BEGIN

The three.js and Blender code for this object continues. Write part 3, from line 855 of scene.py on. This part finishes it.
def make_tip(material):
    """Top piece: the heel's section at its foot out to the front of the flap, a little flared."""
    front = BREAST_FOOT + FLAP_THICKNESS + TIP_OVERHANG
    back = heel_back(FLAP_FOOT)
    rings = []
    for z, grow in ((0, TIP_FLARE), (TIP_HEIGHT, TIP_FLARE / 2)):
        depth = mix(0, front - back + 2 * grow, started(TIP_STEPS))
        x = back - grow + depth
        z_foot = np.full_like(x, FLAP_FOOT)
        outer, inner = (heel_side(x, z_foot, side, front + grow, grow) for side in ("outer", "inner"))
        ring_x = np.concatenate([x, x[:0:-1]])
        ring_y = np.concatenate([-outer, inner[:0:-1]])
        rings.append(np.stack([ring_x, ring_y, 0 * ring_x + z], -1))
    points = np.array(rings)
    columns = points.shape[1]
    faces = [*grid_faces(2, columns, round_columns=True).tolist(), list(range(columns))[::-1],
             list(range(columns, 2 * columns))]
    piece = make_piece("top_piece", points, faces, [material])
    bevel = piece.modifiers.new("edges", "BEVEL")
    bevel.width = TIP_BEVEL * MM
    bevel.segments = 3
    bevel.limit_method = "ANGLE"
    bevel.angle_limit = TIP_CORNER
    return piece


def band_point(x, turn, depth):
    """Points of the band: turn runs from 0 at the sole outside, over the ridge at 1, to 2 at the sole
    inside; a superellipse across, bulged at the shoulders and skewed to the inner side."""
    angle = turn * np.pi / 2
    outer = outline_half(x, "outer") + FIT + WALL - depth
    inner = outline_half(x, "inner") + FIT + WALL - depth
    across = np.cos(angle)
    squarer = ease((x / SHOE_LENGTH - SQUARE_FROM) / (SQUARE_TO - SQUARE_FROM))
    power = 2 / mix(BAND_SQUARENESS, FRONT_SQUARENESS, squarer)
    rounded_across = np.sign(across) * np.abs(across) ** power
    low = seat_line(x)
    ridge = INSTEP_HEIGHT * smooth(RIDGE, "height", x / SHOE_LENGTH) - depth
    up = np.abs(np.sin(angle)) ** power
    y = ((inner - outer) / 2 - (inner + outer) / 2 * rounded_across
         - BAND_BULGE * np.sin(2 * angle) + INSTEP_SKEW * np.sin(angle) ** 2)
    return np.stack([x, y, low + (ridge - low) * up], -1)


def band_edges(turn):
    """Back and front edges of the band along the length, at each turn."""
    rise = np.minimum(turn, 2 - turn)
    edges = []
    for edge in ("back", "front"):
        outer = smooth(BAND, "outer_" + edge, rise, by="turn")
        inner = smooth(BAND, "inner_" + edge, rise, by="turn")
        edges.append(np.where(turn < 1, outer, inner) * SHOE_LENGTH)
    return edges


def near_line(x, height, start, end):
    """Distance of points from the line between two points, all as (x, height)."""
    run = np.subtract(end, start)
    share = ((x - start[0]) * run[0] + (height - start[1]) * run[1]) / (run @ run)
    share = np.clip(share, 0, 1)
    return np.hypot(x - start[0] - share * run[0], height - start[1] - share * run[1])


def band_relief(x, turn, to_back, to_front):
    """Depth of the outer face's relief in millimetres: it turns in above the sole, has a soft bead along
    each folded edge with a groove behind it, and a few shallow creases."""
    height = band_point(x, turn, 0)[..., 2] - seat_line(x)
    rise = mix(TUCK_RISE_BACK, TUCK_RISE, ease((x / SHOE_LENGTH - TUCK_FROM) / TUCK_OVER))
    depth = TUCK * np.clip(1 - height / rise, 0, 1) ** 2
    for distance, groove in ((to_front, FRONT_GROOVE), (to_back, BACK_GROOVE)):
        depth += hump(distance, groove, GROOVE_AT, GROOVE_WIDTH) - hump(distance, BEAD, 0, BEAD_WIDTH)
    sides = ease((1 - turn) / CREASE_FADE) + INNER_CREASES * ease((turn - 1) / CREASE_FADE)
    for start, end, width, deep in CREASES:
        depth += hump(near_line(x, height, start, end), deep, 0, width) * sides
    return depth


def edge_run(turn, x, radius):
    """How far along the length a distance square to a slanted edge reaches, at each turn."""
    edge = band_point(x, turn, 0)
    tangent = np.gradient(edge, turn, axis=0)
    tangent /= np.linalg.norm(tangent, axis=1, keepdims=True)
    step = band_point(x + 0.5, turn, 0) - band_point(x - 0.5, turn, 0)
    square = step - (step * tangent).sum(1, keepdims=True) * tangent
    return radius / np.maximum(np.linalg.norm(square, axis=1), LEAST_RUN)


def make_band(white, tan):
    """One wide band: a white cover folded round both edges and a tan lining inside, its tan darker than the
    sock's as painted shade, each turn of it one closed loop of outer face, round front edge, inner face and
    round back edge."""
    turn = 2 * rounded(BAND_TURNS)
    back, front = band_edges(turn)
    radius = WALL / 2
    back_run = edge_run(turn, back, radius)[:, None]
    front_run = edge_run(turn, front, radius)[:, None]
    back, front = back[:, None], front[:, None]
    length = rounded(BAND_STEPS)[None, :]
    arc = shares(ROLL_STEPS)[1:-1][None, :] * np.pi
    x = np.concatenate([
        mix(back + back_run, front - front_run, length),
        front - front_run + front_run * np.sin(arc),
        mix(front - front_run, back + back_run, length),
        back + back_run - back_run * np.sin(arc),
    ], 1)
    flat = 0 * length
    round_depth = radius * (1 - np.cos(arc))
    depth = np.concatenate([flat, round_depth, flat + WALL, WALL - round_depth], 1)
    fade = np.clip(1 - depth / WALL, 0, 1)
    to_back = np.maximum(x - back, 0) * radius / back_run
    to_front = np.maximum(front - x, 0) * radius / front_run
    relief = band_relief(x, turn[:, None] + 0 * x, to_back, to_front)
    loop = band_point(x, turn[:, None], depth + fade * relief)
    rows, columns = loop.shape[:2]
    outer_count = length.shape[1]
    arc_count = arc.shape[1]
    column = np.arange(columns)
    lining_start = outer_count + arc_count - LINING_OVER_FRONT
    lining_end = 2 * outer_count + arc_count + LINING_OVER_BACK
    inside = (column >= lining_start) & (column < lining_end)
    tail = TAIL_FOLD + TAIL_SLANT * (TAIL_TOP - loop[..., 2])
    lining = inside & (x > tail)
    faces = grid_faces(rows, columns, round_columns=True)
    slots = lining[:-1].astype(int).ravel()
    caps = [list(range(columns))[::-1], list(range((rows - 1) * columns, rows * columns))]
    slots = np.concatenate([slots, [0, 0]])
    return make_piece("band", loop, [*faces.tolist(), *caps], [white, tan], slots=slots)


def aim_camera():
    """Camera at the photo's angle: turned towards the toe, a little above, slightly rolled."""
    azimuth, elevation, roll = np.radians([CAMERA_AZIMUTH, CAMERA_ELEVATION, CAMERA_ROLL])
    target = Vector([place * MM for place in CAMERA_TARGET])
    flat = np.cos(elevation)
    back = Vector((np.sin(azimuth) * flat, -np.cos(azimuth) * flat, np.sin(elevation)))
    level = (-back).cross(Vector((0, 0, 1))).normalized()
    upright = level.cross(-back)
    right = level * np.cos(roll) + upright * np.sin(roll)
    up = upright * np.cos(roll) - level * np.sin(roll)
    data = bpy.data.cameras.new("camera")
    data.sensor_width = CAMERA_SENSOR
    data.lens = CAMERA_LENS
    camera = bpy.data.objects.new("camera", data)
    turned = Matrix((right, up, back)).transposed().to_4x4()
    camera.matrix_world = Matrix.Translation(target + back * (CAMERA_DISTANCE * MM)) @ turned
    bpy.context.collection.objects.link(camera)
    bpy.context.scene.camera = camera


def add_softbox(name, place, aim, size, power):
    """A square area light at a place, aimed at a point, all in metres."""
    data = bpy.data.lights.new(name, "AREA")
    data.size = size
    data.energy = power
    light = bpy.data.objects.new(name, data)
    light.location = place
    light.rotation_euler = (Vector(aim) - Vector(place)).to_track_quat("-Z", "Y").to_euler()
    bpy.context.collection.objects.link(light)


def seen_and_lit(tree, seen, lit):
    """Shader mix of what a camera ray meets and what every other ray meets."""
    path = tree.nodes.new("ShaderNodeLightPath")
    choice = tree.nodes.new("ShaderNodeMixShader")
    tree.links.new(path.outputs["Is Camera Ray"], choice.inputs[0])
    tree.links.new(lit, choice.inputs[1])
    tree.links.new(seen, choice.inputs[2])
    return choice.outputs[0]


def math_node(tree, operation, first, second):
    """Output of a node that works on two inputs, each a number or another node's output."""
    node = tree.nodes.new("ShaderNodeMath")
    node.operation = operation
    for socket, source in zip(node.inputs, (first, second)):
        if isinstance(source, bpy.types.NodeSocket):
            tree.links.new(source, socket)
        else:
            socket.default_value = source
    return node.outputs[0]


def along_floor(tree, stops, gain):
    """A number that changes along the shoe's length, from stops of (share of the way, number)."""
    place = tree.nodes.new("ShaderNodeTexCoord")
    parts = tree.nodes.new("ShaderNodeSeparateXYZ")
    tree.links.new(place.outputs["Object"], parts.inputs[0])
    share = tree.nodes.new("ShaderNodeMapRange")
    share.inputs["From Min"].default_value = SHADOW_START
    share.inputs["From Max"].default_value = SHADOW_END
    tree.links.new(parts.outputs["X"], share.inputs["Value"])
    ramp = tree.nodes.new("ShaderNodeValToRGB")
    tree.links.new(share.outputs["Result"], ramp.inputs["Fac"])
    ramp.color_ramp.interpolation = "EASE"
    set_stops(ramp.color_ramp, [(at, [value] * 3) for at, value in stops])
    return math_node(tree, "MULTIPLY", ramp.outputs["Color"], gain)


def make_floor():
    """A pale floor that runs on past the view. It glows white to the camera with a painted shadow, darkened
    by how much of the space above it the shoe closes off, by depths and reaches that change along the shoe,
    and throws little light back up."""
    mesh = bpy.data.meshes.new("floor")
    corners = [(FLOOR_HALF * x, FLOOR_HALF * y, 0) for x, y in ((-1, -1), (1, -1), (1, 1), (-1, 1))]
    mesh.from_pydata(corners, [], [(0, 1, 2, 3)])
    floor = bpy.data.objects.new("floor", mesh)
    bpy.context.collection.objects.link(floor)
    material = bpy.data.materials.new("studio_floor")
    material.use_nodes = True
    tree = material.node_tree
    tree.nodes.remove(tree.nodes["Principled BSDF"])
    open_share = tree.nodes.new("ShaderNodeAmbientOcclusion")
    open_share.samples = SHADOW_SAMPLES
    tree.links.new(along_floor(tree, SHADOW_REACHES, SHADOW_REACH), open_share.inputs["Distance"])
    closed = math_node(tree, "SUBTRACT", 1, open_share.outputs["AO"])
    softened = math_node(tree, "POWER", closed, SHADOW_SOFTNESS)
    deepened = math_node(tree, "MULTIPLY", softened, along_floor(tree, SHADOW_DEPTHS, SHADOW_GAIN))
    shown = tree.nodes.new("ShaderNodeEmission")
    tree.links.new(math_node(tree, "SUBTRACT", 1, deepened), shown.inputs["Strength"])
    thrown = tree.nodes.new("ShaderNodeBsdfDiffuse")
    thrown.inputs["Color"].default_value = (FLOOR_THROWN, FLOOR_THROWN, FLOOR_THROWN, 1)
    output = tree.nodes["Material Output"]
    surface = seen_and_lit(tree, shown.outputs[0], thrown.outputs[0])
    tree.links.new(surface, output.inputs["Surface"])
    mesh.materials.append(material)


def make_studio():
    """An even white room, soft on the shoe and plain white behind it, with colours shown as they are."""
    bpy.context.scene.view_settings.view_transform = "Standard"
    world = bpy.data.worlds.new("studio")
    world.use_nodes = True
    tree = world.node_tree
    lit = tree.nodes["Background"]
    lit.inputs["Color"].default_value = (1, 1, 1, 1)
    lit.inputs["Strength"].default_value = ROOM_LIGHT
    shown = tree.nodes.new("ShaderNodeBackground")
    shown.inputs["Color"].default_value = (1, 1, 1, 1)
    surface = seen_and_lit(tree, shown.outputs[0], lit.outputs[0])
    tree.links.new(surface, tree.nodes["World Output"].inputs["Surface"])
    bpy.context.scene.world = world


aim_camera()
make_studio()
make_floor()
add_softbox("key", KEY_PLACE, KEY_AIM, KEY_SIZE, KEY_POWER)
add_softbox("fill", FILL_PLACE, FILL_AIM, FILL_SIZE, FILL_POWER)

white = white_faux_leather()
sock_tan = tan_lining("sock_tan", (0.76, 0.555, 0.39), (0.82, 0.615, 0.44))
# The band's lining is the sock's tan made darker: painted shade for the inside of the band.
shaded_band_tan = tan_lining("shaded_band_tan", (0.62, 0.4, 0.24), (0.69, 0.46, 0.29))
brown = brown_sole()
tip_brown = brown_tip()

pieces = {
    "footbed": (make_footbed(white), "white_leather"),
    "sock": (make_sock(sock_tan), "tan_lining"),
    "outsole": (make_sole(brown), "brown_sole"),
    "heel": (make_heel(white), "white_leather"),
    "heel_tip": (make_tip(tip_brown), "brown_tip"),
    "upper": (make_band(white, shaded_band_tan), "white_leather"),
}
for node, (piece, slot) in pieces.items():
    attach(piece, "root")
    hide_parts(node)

END

**Your objective**. Your answer should be one number: how many lines in the material above contain the string "scene".

**Solution for this task**. 4